According to Mr. Gammon, as you remember from the above account, Saleem Bey and Mr. Bey IV, leaders of opposing factions fighting over control of Your Black Muslim Bakery, met several times with Ms. Littleton after the bankruptcy court letter trying to get Ms. Lee’s support for their respective sides. “Because of Littleton,” Mr. Gammon concluded, basing that conclusion on the Chronicle article, “Bey IV's grip on the bakery tightened and Saleem Bey's efforts to wrest control were stymied. After the two factions' last meeting with Littleton, Bey IV came away the winner in the internal bakery war, and Saleem Bey, the loser.
But that’s not the conclusion one gets from reading the original article. Mr. Van Derberken wrote that Littleton said that “a couple of days after the [bankruptcy] hearing, Bey IV returned uninvited to Lee's office asking for another endorsement for the bakery. This time, however, Littleton told him there would be no more letters.” After Saleem Bey saw the Littleton-Lee letter at the bankruptcy hearing and tried to get Ms. Lee’s office to take his side in the dispute, Mr. Van Derberken continued that “over the next two weeks, Saleem Bey continued to call Lee's office about Bey IV's alleged wrongdoing, and Bey IV and his entourage showed up at the office several times, creating disruptions each time, Littleton told prosecutors [in the Bailey murder case]. Littleton decided she had had enough. She told prosecutors that she had called a meeting with Bey IV and Saleem Bey, both to try to get them to patch up their differences and to tell them that Lee's office ‘would no longer be involved in this issue.’”
While Mr. Van Derberken’s story says that according to Ms. Littleton, Saleem Bey seemed dissatisfied with Ms. Lee’s office’s decision to back out of the power struggle and Mr. Bey IV appeared satisfied, it would not appear to be a fair conclusion based upon the Van Derberken story, as Mr. Gammon concludes, that “because of Littleton, Bey IV's grip on the bakery tightened and Saleem Bey's efforts to wrest control were stymied.” Or, further, that because of Ms. Littleton’s actions, Chauncey Bailey was killed.
But why does Mr. Gammon appear to be weighing the scales so much against Ms. Littleton? The answer appears in the final paragraph of Mr. Gammon’s article, in which he writes “Incredibly, Dellums then hired Littleton to be his deputy chief of staff. Jesus. Any woman who defends a thug like Bey IV, and refuses to even listen to legitimate complaints, has no business being anywhere near public office.
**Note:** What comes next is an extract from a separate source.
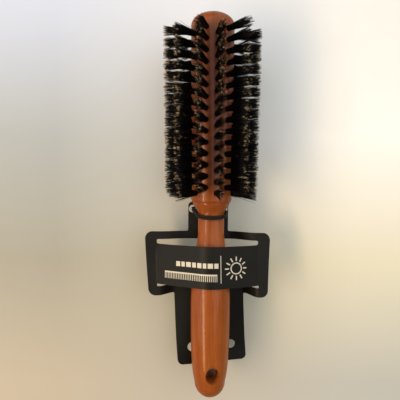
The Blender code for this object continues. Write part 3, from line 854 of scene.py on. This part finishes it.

Sources have told the Express that Littleton was hired to actually be the de facto chief of staff to the mayor's wife, Cynthia Dellums, whom many consider Oakland's second mayor. Nice.”
And so all of this straining and sifting of the original Van Derberken article by Mr. Gammon—normally such a careful and insightful investigative reporter—appears to be a way of getting at a favorite East Bay Express target, Oakland Mayor Ron Dellums, giving the impression that Mr. Dellums has somehow got the blood of Chauncey Bailey transferred to his hands. That’s a right pitiful effort on Mr. Gammon’s part, as they say back South, and my good friend can do better than that.
Oh, and that thing about why I should cease and desist making any more comments about Mr. Thompson’s journalistic practices? That’s because Mr. Thompson doesn’t seem to be practicing journalism at the Express any more. His name no longer appears as a contributor on the masthead, and the Desley Brooks/BART column appears to have been his last entry.